In my case my desired final temperature is 105-110 F My starting temperature is 45-50 F. Any rise that the solar panels accomplish is energy saved that the electric hotwater heater doesn't need to achieve the final temperature.


I agree about the larger tank sizes but there is some sort of ratio between collector size/efficiency and tank size. If you make your tank the size of a swimming pool, 50 sqft of collector isn't going to be able to heat the tank to a useful temperature. if your tank is the size of a garbage can the panels will quickly heat it beyond the desired temperature so you will stagnate the panels instead. My tank is roughly 160 gallons. This should be a fine size for DHW heating but is probably too small to be really useful for space heating. I'm guessing I'd draw the available energy out rather quickly running it through a couple of radiators.
In the example you give, your need is lower. When I say a need of a higher temperature, then I mean that all buffers and other demands are already at a higher temperature than the solar panel.

If the coldest point in your buffer, hot water tank or equivalent is warmer than the hottest point in your solar panels, then you cannot transfer any energy. Not unless you amplify the low-temp heat using a heat pump or similar.

It is quite common for solar panels to be around 100 F in winter, unless they are with mirrors, vacuum tubes or similar. If your radiators require 150 F to keep your house heated, it is not much good if you have 100 F. On the other hand, if you have underfloor heating, you are more likely to require a lower temperature.
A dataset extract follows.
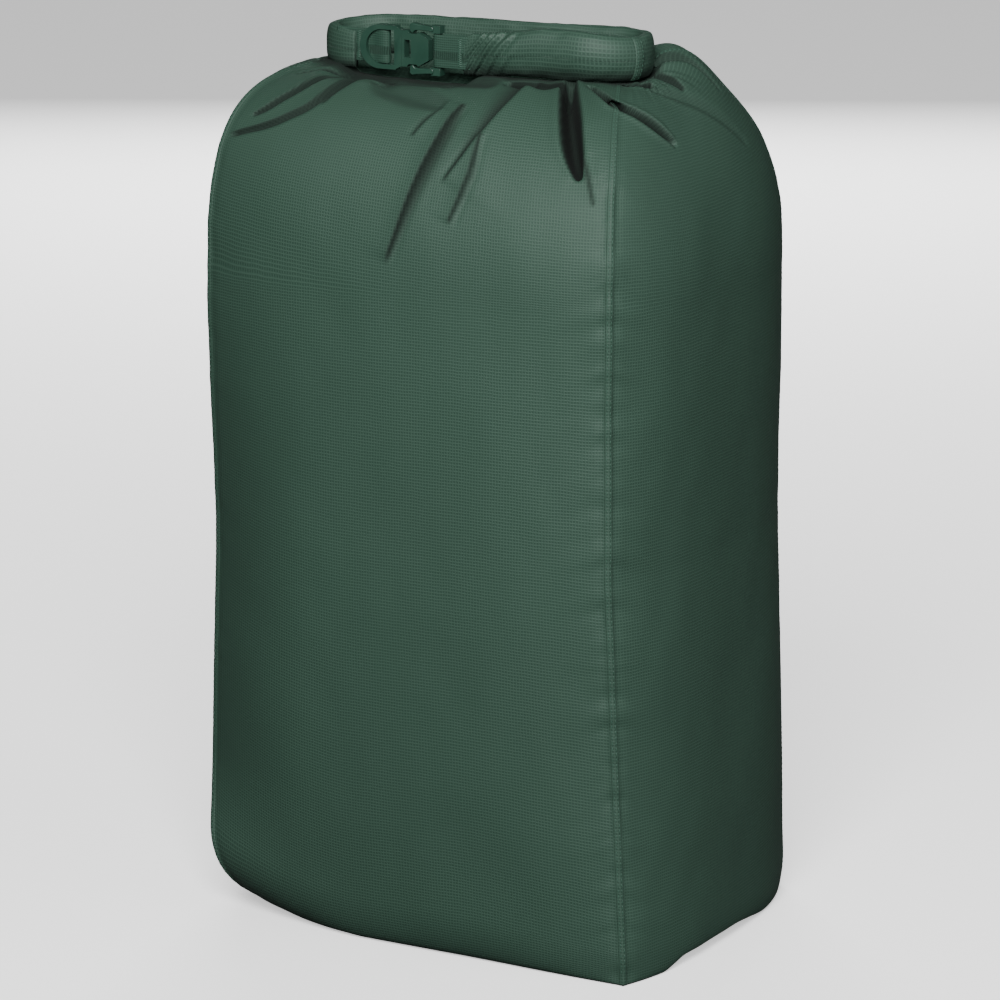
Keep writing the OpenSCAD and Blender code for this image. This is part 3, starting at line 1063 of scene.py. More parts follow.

What I am saying is, that from the very same panels, the amount of realistically extracted heat depends on what temperature you require, and how hot the panels get. Whereas a direct electric heater does not care much about the existing energy or temperature, it increases the temperature from what ever it is, adding the energy you put into it.

I finally realized this when I was discussing whether a solar panel was working or not. A user had the liquid changed, and complained that after the change, the solar panel was cooler than it was before. He was not happy that changing the liquid had lowered the temperature. Until I explained him that this is actually the purpose!

We do not install solar panels to make them as hot as possible. We install them to extract as much heat as possible. All other things being equal, the cooler you keep your panels, the more energy you have extracted.

Think about that ...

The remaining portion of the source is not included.